Au cœur de cette stratégie, le protocole Space Data Link Security (SDLS) sécurise les communications entre satellites et stations terrestres. Cette norme, mise à jour en 2022, crypte les flux de données avec des algorithmes de chiffrement avancés, rendant pratiquement impossible l'interception ou la manipulation des commandes satellitaires.
La distribution quantique de clés représente l'innovation la plus prometteuse. Cette technologie exploite les propriétés fondamentales de la mécanique quantique pour générer des clés de chiffrement théoriquement inviolables. Toute tentative d'interception modifie l'état quantique des particules, révélant immédiatement la présence d'un espion.

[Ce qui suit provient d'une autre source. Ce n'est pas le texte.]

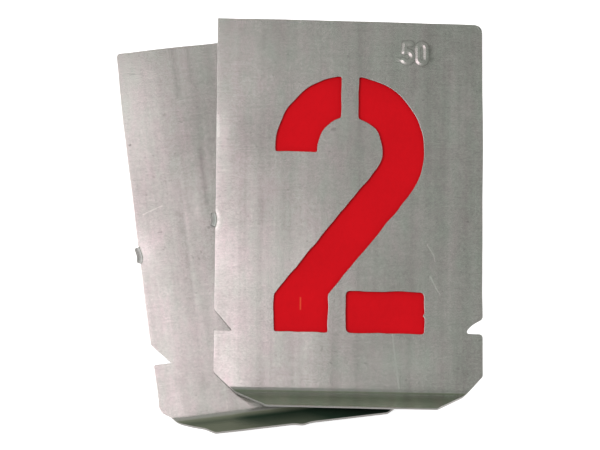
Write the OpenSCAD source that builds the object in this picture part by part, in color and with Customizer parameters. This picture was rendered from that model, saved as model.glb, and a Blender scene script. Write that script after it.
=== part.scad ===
// Pair of sheet-metal figure stencils, fanned over each other, with a red card between them.
// Each plate is one blank: cut figure, two baseline notches, cut corners, a bent grip lip along
// the bottom and a small bent lug on the left edge.
// Origin: under the middle of the front plate, on the surface that the rear plate lies on.
// +X points to the reader's right, +Y to the top of the figure, +Z up to the reader.

/* [Plate] */
// Thickness of the sheet metal
sheet_t = 0.4; // [0.3:0.05:0.6]
// Width of a plate
plate_w = 51.6; // [46:0.2:60]
// Height of a plate from its top edge to the fold of the lip
plate_h = 72; // [70:0.5:80]
// Inside radius of the lip's bend
lip_r = 0.6; // [0.4:0.1:1.2]
// Length of the lip beyond the fold
lip_l = 6.4; // [4:0.1:8]
// Angle that the lip is bent up by
lip_angle = 52; // [30:1:75]
// Leg of the 45 degree corner cuts, measured on the flat blank
corner_cut = 9.4; // [9:0.1:12]

/* [Baseline notches] */
// Depth of a notch from the side edge
notch_d = 3.4; // [2:0.1:5]
// Height of a notch above the baseline
notch_h = 4; // [2:0.1:6]

/* [Edge lug] */
// Width of the lug along the plate's edge
lug_w = 2.6; // [1.8:0.1:5]
// Length of the lug beyond its bend
lug_l = 0.7; // [0.5:0.1:2]
// Corner radius of the lug
lug_corner_r = 0.4; // [0.2:0.05:0.5]
// Inside radius of the lug's bend
lug_r = 0.3; // [0.2:0.1:0.8]
// Angle that the lug is bent up by
lug_angle = 50; // [30:1:75]
// Height of the lug's middle above the baseline
lug_rise = 21.3; // [15:0.1:40]

/* [Figures] */
// Height of a figure
figure_h = 50; // [46:0.5:52]
// Space from the plate's top edge to the figure
top_margin = 11; // [9:0.5:12]
// Width of the strokes
stroke_w = 8; // [6:0.1:9]
// Width of the 2
two_w = 28.8; // [26:0.2:32]
// Height of the upright foot of the 2, under its slanting stroke
foot_h = 7.2; // [5:0.1:9]
// How far the hook of the 2 reaches below the middle of its bow
hook_drop = 0.6; // [0:0.1:2]
// Bridge of sheet left across the bow of the 2
bow_bridge = 3.5; // [2:0.1:5]
// Bridge of sheet left between the foot and the base bar of the 2
base_bridge = 3.6; // [2:0.1:5]
// Corner radius of the base bar of the 2
bar_r = 0.5; // [0.2:0.1:1.5]
// Width of the 1 with its flag
one_w = 13; // [11:0.2:14]
// Slope of the flag of the 1
flag_angle = 45; // [35:1:50]

/* [Red card] */
// Width of the card
card_w = 40; // [34:0.5:44]
// Height of the card
card_h = 60; // [56:0.5:64]
// Thickness of the card
card_t = 0.4; // [0.25:0.05:0.8]

/* [Fanning] */
// Turn of the rear plate against the front plate
fan_angle = 7.8; // [4:0.1:12]
// Distance of the rear plate's middle to the left of the front plate's middle
fan_x = 14.9; // [10:0.1:18]
// Clearance between the two lips where they nest
lip_gap = 0.25; // [0.2:0.05:1]

/* [Hidden] */
$fn = 96;
metal = [0.68, 0.67, 0.64];
red = [0.79, 0.06, 0.10];
bend_steps = 10;                                 // steps that a bend is drawn in
past = 1;                                        // how far a cutter runs past what it cuts
lug_root = 1.5;                                  // how far the lug's strip reaches into the plate

half_w = plate_w / 2;
top_y = plate_h / 2;                             // top edge of a plate
fold_y = -plate_h / 2;                           // where the plate's face meets the lip's face
base_y = top_y - top_margin - figure_h;          // baseline of the figure
cut_start = corner_cut - lip_l;                  // where a corner cut leaves the side, above the fold

// How far before the fold a bend begins, and how far after it the bend ends
function setback(r, angle) = r * tan(angle / 2);
lip_setback = setback(lip_r, lip_angle);
bend_y = fold_y + lip_setback;

// Heights at which the card and the front plate lie
card_z = sheet_t;
front_z = card_z + card_t;

// The rear lip nests outside the front one, lip_gap away from it at its right end.
fold_half = half_w - cut_start;
fold_step = (lip_gap - card_t * cos(lip_angle)) / sin(lip_angle) + setback(sheet_t, lip_angle);
fan_y = fold_y - fold_step - fold_half * sin(fan_angle) - fold_y * cos(fan_angle);

// The 2: its bow is a ring, and its slanting stroke is tangent to that ring inside and out.
bow_r = two_w / 2;
bow_y = figure_h - bow_r;
inner_r = bow_r - stroke_w;
slant = atan2(bow_y - foot_h, bow_r) - asin(inner_r / norm([bow_r, bow_y - foot_h]));
foot_w = stroke_w / sin(slant);

// Figures, with the baseline on y = 0 and the middle on x = 0
module figure_two() {
    bow();
    slanting_stroke_and_foot();
    base_bar();
}

module bow() {
    reach = 2 * bow_r;
    difference() {
        translate([0, bow_y]) circle(r = bow_r);
        translate([0, bow_y]) circle(r = inner_r);
        translate([-bow_bridge / 2, bow_y]) square([bow_bridge, reach]);
        // What is below the hook's end and to the left of where the slanting stroke begins
        intersection() {
            translate([-reach, bow_y - hook_drop - reach]) square([2 * reach, reach]);
            translate([0, bow_y]) rotate(slant) translate([-reach, -reach]) square([reach, 2 * reach]);
        }
    }
}

module slanting_stroke_and_foot() {
    outward = [sin(slant), -cos(slant)];
    middle = [0, bow_y];
    polygon([
        middle + inner_r * outward,
        [-bow_r, foot_h],
        [-bow_r, 0],
        [-bow_r + foot_w, 0],
        [-bow_r + foot_w, foot_h],
        middle + bow_r * outward
    ]);
}

module base_bar() {
    bar_x = -bow_r + foot_w + base_bridge;
    bar_l = bow_r - bar_x;
    translate([bar_x + bar_r, 0]) square([bar_l - 2 * bar_r, stroke_w]);
    translate([bar_x, bar_r]) square([bar_l, stroke_w - 2 * bar_r]);
    for (x = [bar_x + bar_r, bow_r - bar_r], y = [bar_r, stroke_w - bar_r])
        translate([x, y]) circle(r = bar_r);
}

module figure_one() {
    right = one_w / 2;
    stem_left = right - stroke_w;
    shoulder = right - stroke_w / 2;
    flag_top = figure_h - (shoulder + right) * tan(flag_angle);
    flag_bottom = flag_top - stroke_w / cos(flag_angle);
    polygon([
        [stem_left, 0],
        [right, 0],
        [right, figure_h],
        [shoulder, figure_h],
        [-right, flag_top],
        [-right, flag_bottom],
        [stem_left, flag_bottom + (stem_left + right) * tan(flag_angle)]
    ]);
}

// Points on a bend's arc of radius r, about an axis at height axis_z over the bend's beginning
function arc_points(r, axis_z, angle) =
    [for (i = [0:bend_steps]) let(a = angle * i / bend_steps) [r * sin(a), axis_z - r * cos(a)]];

function reversed(list) = [for (i = [len(list) - 1:-1:0]) list[i]];

// Strip of sheet w wide that lies on z = 0 and is bent up at y = 0, towards -Y. Its side section is
// extruded: the underside out to the tip, and the upper side back.
module bent_strip(w, flat_l, r, angle, after_l) {
    axis_z = r + sheet_t;
    underside = arc_points(r + sheet_t, axis_z, angle);
    upside = arc_points(r, axis_z, angle);
    tip = after_l * [cos(angle), sin(angle)];
    rotate([90, 0, -90]) linear_extrude(w, center = true) polygon(concat(
        [[-flat_l, 0]],
        underside,
        [underside[bend_steps] + tip, upside[bend_steps] + tip],
        reversed(upside),
        [[-flat_l, sheet_t]]
    ));
}

// Turns what lies flat about the axis of such a bend.
module turned_about_bend(r, angle) {
    translate([0, 0, sheet_t + r]) rotate([-angle, 0, 0]) translate([0, 0, -sheet_t - r])
        children();
}

// A cutter through a sheet that lies on z = 0, with the given outline
module through_sheet() {
    translate([0, 0, -past]) linear_extrude(sheet_t + 2 * past) children();
}

// Outline of what lies outside a right-hand corner cut between two heights above the fold
module outside_corner_cut(high, low) {
    fold_end = half_w - cut_start;
    polygon([
        [fold_end + high, high],
        [half_w + past, high],
        [half_w + past, low],
        [fold_end + low, low]
    ]);
}

// The corner cut crosses the face, the bend and the lip, and is cut square to each of them.
module corner_cut_through() {
    half_chord = (lip_r + sheet_t / 2) * sin(lip_angle / 2);
    lap = sheet_t;
    translate([0, fold_y, 0]) through_sheet() outside_corner_cut(cut_start, -lap);
    translate([0, bend_y, 0]) {
        turned_about_bend(lip_r, lip_angle / 2)
            through_sheet() outside_corner_cut(half_chord + lap, -half_chord - lap);
        turned_about_bend(lip_r, lip_angle) translate([0, lip_setback, 0])
            through_sheet() outside_corner_cut(lap - lip_setback, -lip_l - past);
    }
}

// The notch's lower edge marks the baseline.
module notch() {
    slope = notch_h / notch_d;
    through_sheet() polygon([
        [half_w - notch_d, base_y],
        [half_w + past, base_y],
        [half_w + past, base_y + notch_h + past * slope]
    ]);
}

// Edge lug: a small tab with round corners, bent up like the lip
module lug() {
    translate([-half_w, base_y + lug_rise, 0]) rotate([0, 0, -90]) difference() {
        bent_strip(lug_w, lug_root, lug_r, lug_angle, lug_l);
        turned_about_bend(lug_r, lug_angle)
            for (side = [0, 1]) mirror([side, 0, 0])
                translate([lug_w / 2 - lug_corner_r, lug_corner_r - lug_l, 0])
                    through_sheet() outside_corner(lug_corner_r);
    }
}

// Outline of what lies outside a right-hand lower corner rounded about the origin
module outside_corner(r) {
    difference() {
        translate([0, -r - past]) square(r + past);
        circle(r = r);
    }
}

// A whole plate, with the figure that is given to it cut out
module plate() {
    difference() {
        union() {
            translate([0, bend_y, 0])
                bent_strip(plate_w, top_y - bend_y, lip_r, lip_angle, lip_l - lip_setback);
            lug();
        }
        for (side = [0, 1]) mirror([side, 0, 0]) {
            corner_cut_through();
            notch();
        }
        translate([0, base_y, 0]) through_sheet() children();
    }
}

module rear_plate() {
    color(metal) translate([-fan_x, fan_y, 0]) rotate([0, 0, fan_angle]) plate() figure_one();
}

// The card is centred on the figure.
module red_card() {
    color(red) translate([-card_w / 2, base_y + (figure_h - card_h) / 2, card_z])
        cube([card_w, card_h, card_t]);
}

module front_plate() {
    color(metal) translate([0, 0, front_z]) plate() figure_two();
}

rear_plate();
red_card();
front_plate();
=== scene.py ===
import math
import bpy
import numpy as np
from mathutils import Matrix, Vector
from mathutils.geometry import delaunay_2d_cdt


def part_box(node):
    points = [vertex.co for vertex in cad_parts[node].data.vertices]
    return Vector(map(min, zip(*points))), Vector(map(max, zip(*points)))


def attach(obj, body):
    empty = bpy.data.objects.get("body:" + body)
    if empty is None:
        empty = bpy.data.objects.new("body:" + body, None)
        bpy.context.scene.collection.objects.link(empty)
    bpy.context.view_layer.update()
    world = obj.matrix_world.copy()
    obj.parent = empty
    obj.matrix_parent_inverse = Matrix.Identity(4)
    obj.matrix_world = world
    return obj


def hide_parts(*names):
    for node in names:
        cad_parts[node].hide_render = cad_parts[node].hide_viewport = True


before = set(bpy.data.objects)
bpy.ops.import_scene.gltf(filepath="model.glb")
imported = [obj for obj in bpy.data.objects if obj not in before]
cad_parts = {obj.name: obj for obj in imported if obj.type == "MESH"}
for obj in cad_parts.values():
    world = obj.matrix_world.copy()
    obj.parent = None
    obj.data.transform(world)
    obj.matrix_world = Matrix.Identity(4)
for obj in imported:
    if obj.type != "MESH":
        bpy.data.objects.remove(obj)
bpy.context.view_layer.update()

mm = 0.001
print("frame loaded, nodes:", sorted(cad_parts))

# The blank of both plates, in mm. Sheet coordinates, before anything is bent: a to the right, b up the
# plate, h from the underside through the sheet.
sheet = {
    "thickness": 0.4,
    "halfWidth": 25.8,
    "topEdge": 36.0,
    "lipAngle": 57.0,
    "cornerCut": 9.4,  # how far the corner cut runs in from the side
    "sideEnd": -33.0,  # where it leaves the side
    "baseline": -25.0,
    "notchDepth": 3.4,
    "notchHeight": 4.0,
    "lugMiddle": -3.7,
    "lugHalf": 1.3,
    "lugLength": 0.7,
    "lugAngle": 50.0,
    "lugRadius": 0.3,
    "lugRoom": 0.25,  # above and below the lug, bends with it
    # How far each kind of corner is cut back by its rounding
    "rounds": {"corner": 0.3, "lugRoot": 0.12, "lug": 0.4, "notchMouth": 0.1, "notch": 0.05},
    "edgeSoftness": 0.11,  # of the outline, from the wear of the die
    "edgeWave": 1.6,  # length of the unevenness of the outline
    "cutWave": 0.9,  # and of the figure
    "waveFade": 4.5,  # past the bend's start, where the waves of the sheet end
    "waveDrift": 0.03,  # most that a wave's phase turns, per mm up the plate
    "foldShadeReach": 1.6,  # reach of the painted shade on each side of the fold
}

# How the mesh of a plate is made, in mm
mesh = {
    "edgeStep": 0.16,  # between points along a cut edge
    "cornerPoints": 9,  # on a rounded corner, before they are spaced evenly
    "gridStep": 1.1,  # between points on the open face
    "fineStep": 0.13,  # round the lug
    "numberFiner": 0.7,  # times that, in the stamped number
    "lugPatch": (1.2, 2.0),  # how far the fine points reach in from the side, and up and down
    "numberPatch": 0.6,  # how far they reach round the number
    "support": 0.3,  # row of points beside each cut edge, so that the face shades flat
    "clear": (1.6, 0.9, 0.55),  # times support: the grid, that row and the others stay off the edges
    "gridApart": 0.3,  # times gridStep: the grid stays off the other points
    "bendRows": 9,
    "bendStep": 0.8,  # between points across the bend
    "chunk": 800,  # points that are compared with all edges at once
    "apart": 1e-7,  # points nearer than this would be one
}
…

Des satellites qui ripostent
Eutelsat Quantum illustre parfaitement cette nouvelle génération de satellites "intelligents". Ce satellite reconfigurable détecte automatiquement les tentatives de brouillage et adapte ses paramètres de transmission en temps réel. Face à une interférence suspecte, il peut modifier sa fréquence, ajuster sa puissance d'émission ou réorienter ses faisceaux pour contourner l'attaque.
Les opérateurs européens intègrent également des systèmes de détection d'anomalies basés sur l'intelligence artificielle. Ces algorithmes analysent en permanence les signaux de télémesure des satellites pour identifier les comportements suspects : variations inhabituelles de température, consommation électrique anormale, dérives de trajectoire non programmées.
La mise en réseau des satellites constitue une autre innovation majeure. Plutôt que de compter sur des liaisons individuelles vulnérables, les constellations européennes utilisent des communications inter-satellites chiffrées, créant un maillage redondant difficile à compromettre intégralement.
Formation et souveraineté technologique
Le défi majeur reste humain. Très peu d'ingénieurs maîtrisent simultanément les subtilités de la cybersécurité et les spécificités des systèmes spatiaux. L'ESA développe des programmes de formation spécialisés avec les industriels européens, notamment à travers les Communautés d'Experts (COMET) qui fédèrent plus de 3000 spécialistes.
Cette montée en compétences vise particulièrement les acteurs du "NewSpace", ces jeunes entreprises spatiales souvent moins sensibilisées aux enjeux sécuritaires que les géants historiques. L'agence organise des ateliers techniques, finance des stages de perfectionnement et encourage les certifications cybersécurité spécialisées.
L'Europe investit massivement dans cette autonomie stratégique. Plus de 300 milliards d'euros ont été annoncés lors du Sommet de l'Action de l'IA de février 2025, dont une part significative dédiée aux technologies spatiales sécurisées. Le programme IRIS2 de connectivité spatiale européenne bénéficie directement de ces investissements.
L'objectif dépasse la simple protection technique. L'Union européenne, dont l'économie spatiale représente plus de 1500 milliards d'euros de PIB, cherche à réduire sa dépendance technologique vis-à-vis d'acteurs extérieurs, particulièrement dans les composants critiques de cybersécurité.
Une course contre la montre géopolitique
La cybersécurité spatiale européenne s'impose comme un enjeu de souveraineté face à des adversaires toujours plus créatifs. L'approche globale de l'ESA, orchestrée par Laurent Jaffart et ses équipes, transforme progressivement l'écosystème spatial européen en forteresse numérique. Reste à traduire cette ambition stratégique en capacités opérationnelles durables, avant que la prochaine génération de cyberattaques ne révèle de nouvelles vulnérabilités.